In our own minds we easily distinguish between the highest abilities or the most rare attainments, when the fruit of education and of application, and what we habitually distinguish as the manifestation of genius. But still we do not find it so easy to reduce to words this mental distinction; the one, after all, however gracefully and however brightly, walks upon the earth, adorning it by the good or fair things which it scatters on its way; the other has wings, and flies above the surface—it is like the aurora of Homer or of Thorwaldsen, which, as it flies above the plane of mortal actions, sheds down its flowers along its brilliant path upon those worthy to gaze upward toward it. We connect in our minds with genius the ideas of flashing splendor and eccentric movement. It is an intellectual meteor, the laws of which cannot be defined or reduced to any given theory. We regard it with a certain awe, and leave it to soar or to droop, to shine or disappear, to dash irregularly first in one direction and then in another; no one dare curb it or direct it; but all feel sure that its course, however inexplicable, is subject to higher and controlling rule. But in order to define more closely what we in reality understand by genius, it may be well to consider its action in divided and more restricted spheres of activity. For although we habitually attribute this singular quality to many, and often but on light grounds, it is seldom that we do so seriously and deliberately without some qualifying epithet. We speak of a military genius, of a mechanical genius, of a poetical genius, of a musical genius, or of an artistic genius. All these expressions contain a restrictive clause. We do not understand when we use them that the person to whom they were attributed possessed any power beyond the limits of a particular sphere. We do not mean by the use of the word genius that the soldier knew anything of poetry, or the printer of mechanism. We understand that each in his own profession or stage of excellence possessed a complete elevation over the bulk of those who followed the same pursuits; a superiority so visible, so acknowledged, and so clearly individual, that no one else considered it inferiority, still less felt shame at not being able to rise to the same level. They gather round them acknowledged disciples and admirers, who rather glory to have been guided by their teaching, and formed on their example.

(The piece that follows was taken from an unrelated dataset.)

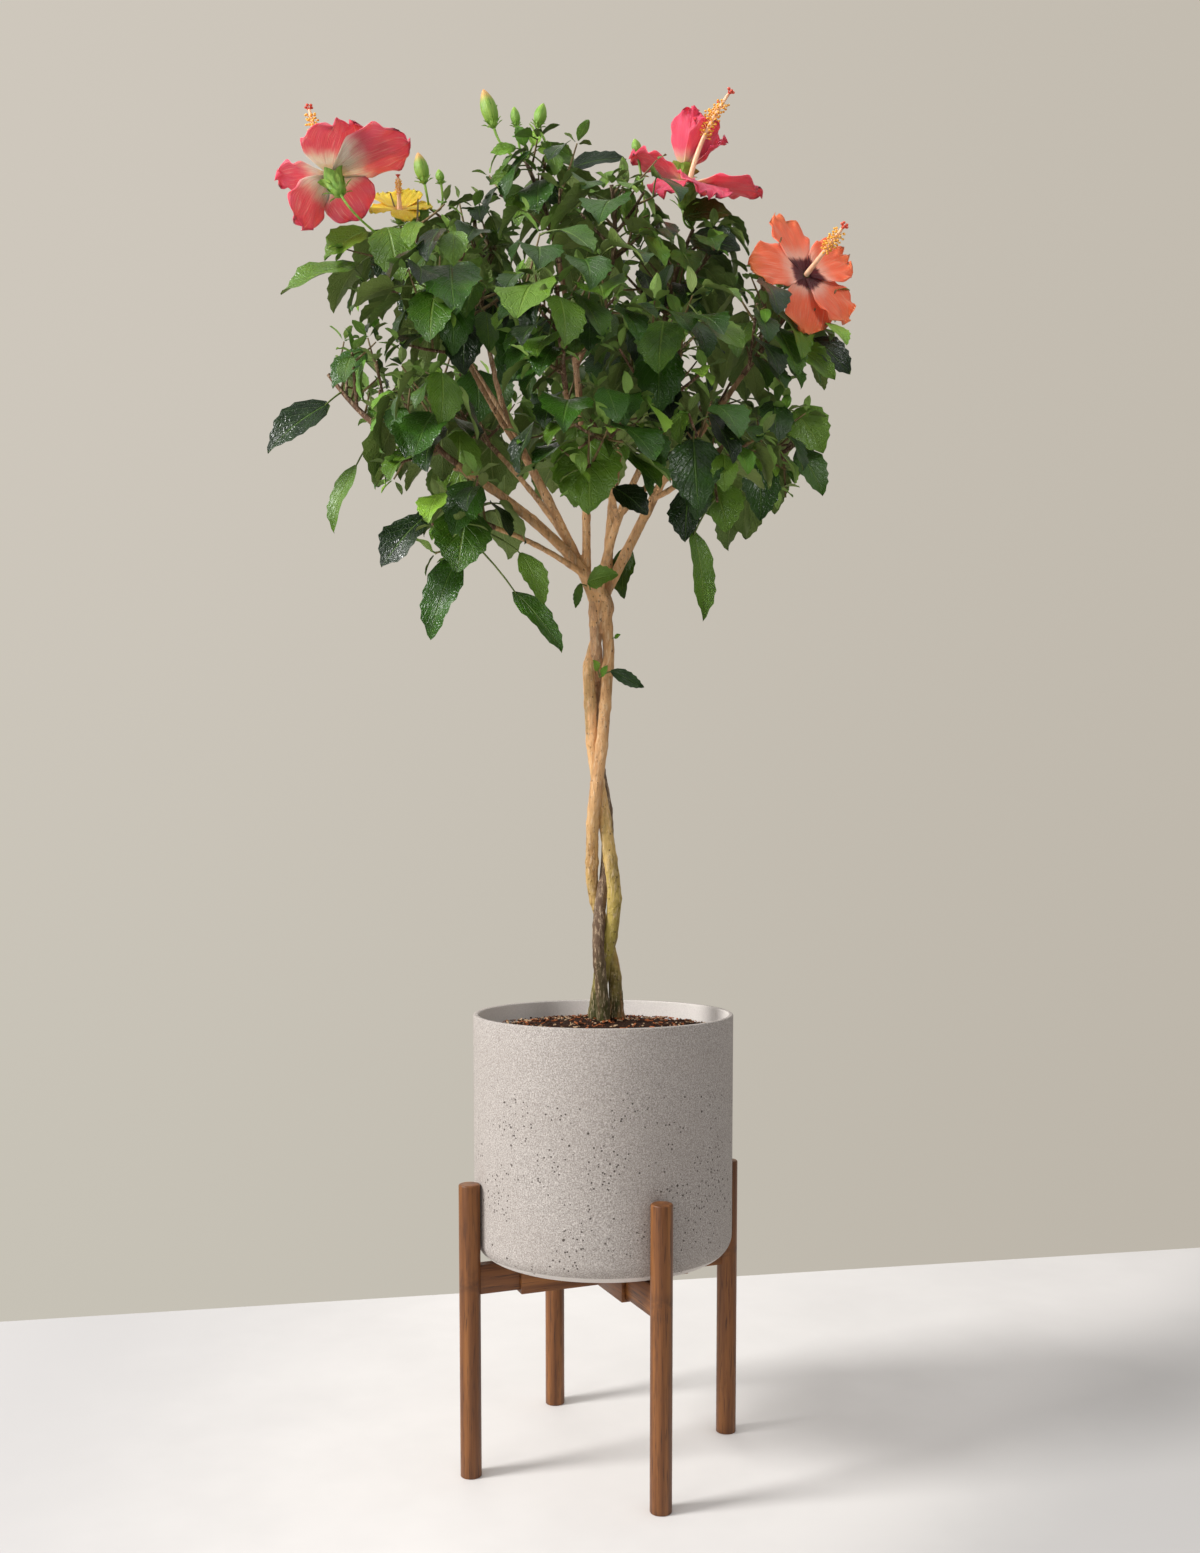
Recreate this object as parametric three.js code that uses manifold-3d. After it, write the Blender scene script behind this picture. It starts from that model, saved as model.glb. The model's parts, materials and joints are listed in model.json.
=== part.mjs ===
// Hibiscus standard: a plaited trunk of three stems under a round crown,
// planted in a plain cement cylinder that stands in a four-legged wooden stand.
// Millimetres. The origin is on the floor under the middle of the pot.
// +X is to the right and +Y away from the viewer when the plant is seen from its front; +Z is up.

import * as THREE from 'three';
import Module from 'manifold-3d';

const wasm = await Module();
wasm.setup();

// Pot and soil.
const clearance = 0.3;
const potRadius = 142.5;
const potBaseHeight = 232.7;
const potRimHeight = 497.6;
const potWall = 5.5;
const potFloor = 9;
const potEdgeRadius = 22;
const potRimRounding = 1.2;
const potSides = 40;
const soilWallHeight = 479;
const soilMoundHeight = 491;
const soilPlateauRadius = 30;
// The slope between wall and plateau: shares of the wall's radius and of the rise.
const soilSlope = [[0.66, 0.3], [0.36, 0.8]];

// Stand.
const legRadius = 11.5;
const legHeight = 320.5;
const legCircleRadius = 154.8;
const legTurn = 22.3;
const legSides = 12;
const legEdge = 2;
const barTop = potBaseHeight - clearance;
const sleeveHeight = 36;
const sleeveWidth = 22;
const sliderHeight = 32;
const sliderWidth = 12;
const channelWidth = sliderWidth + 2 * clearance;
const channelDepth = sliderHeight + clearance;
const channelStart = 26;
const wideSleeveReach = 100;
const deepSleeveReach = 78;
const sliderPlay = 6;
const slotLap = sleeveHeight / 2;
const overshoot = 1;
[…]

And in what consisted that complete though limited excellence? If I might venture to express a judgment, I would say that genius in these different courses of science or art may be defined a natural sympathy with all that relates to each of them, with the power of giving full and certain execution to the mental conception. The military genius is one who, either untrained by studious preparation, or else starting out of the lines in which many were ranged level with himself, seizes the staff of command, and receives the homage of comrades and superiors. While others have been plodding through the long drill of theory and of practice, he is found to have discovered a new system of the science, bold, irregular, but successful. But to possess this genius, there must be a universal sympathy with all that relates [{558}] to its own peculiar province. The military genius of which we are speaking must embrace or acquire that which relates to the soldier's life and duty, from the dress of a single soldier, from his duties in the sentry-box, or on the picquet, to the practice of the regiment and the evolutions of a field-day; from the complete command of tens of thousands on the battle-field, with an eagle's eye and a lion's heart, to the scientific planning, on the chessboard of an empire, of the campaign, which he meditates, move by move and check by check, till the final victory is crowned in the capital city. He who has not given proof of his being equal to all this, has not made good his claim to military genius. But such a one will find, wherever he puts his hand, generals and marshals, each able to command a host, or to take his place in his roughest of enterprises.
I need not pass through other forms of genius to reach similar results; Stephenson, from the labor of the mine, creating that system of mechanical motion, which may be said to have subdued the world, and bound the earth in iron links; Mozart giving concerts at the age of seven that astonished gray-headed musicians; Raphael, before the ordinary age of finished pupilage, master of every known detail in art of oil or fresco, drawing, expression, and grand composition; Giotto, caught in the field as a young shepherd by Cimabue, drawing his sheep upon a stone, and soon becoming the master of modern art. [Footnote 107] These and many others repeat to us what I have said of the military genius—an inborn capacity, comprehensive and complete, with the power of fully carrying out the suggestions of mind. Had there been a single portion of their pursuits in which they did not excel, if the result of their work had not exhibited the happy union and concord of the many qualities requisite for its perfection, they never would have attained the attribution of genius.
[Footnote 107: The early manifestation of artistic power is so frequent and well known, that it would be superfluous to enumerate other instances. The expression "anch' io son pittore" is become proverbial. One of the Carracci, on being translated from an inferior profession to the family studio, was found at once to possess the pictorial skill of his race. At the present, Mintropp at Düsseldorf, and Ackermann at Berlin, are both instances of very high artists, the one in drawing, the other in sculpture, both originally shepherds.]
If this sympathy with one branch of higher pursuits passes beyond it and associates with it a similar facility of acquisition and execution in some other and distinct art or science, it is clear that the claim to genius is higher and more extensive. Raphael was before the world a painter, but he could scarcely have been so without embracing every other department of art. Before the science of perspective was matured or popularly known, when, in consequence, defects are to be found in the disposition of figures, and in the adjustment of aerial distances, [Footnote 108] his architecture shows an instinctive familiarity with its rules and proportions; a proof that he possessed an architectural eye. And consequently the one statue which he is supposed to have carved, and the one palace which he is said to have built, show how easily he could have undertaken and executed beautiful works in either of those two classes of art. In Orcagna and Michelangelo we have the three branches of art supremely united; and the second of these adds poetry and literature to his artistic excellence. In like manner, Leonardo has left proof of most varied and accurate mechanical as well as literary genius.
[Footnote 108: See Mr. Lloyd's article on "Raphael's School of Athens," in Mr. Woodward's Fine Art Quarterly Review, January, 1864, p. 67.]
It is evident, however, that while a genius has its point of concentration, every remove from this, though wider, will be fainter and less complete. We may describe it as Shakespeare himself describes glory, and say:
"Genius is like a circle in the water,
Which never ceaseth to enlarge itself,
Till, by broad spreading, it disperse to naught."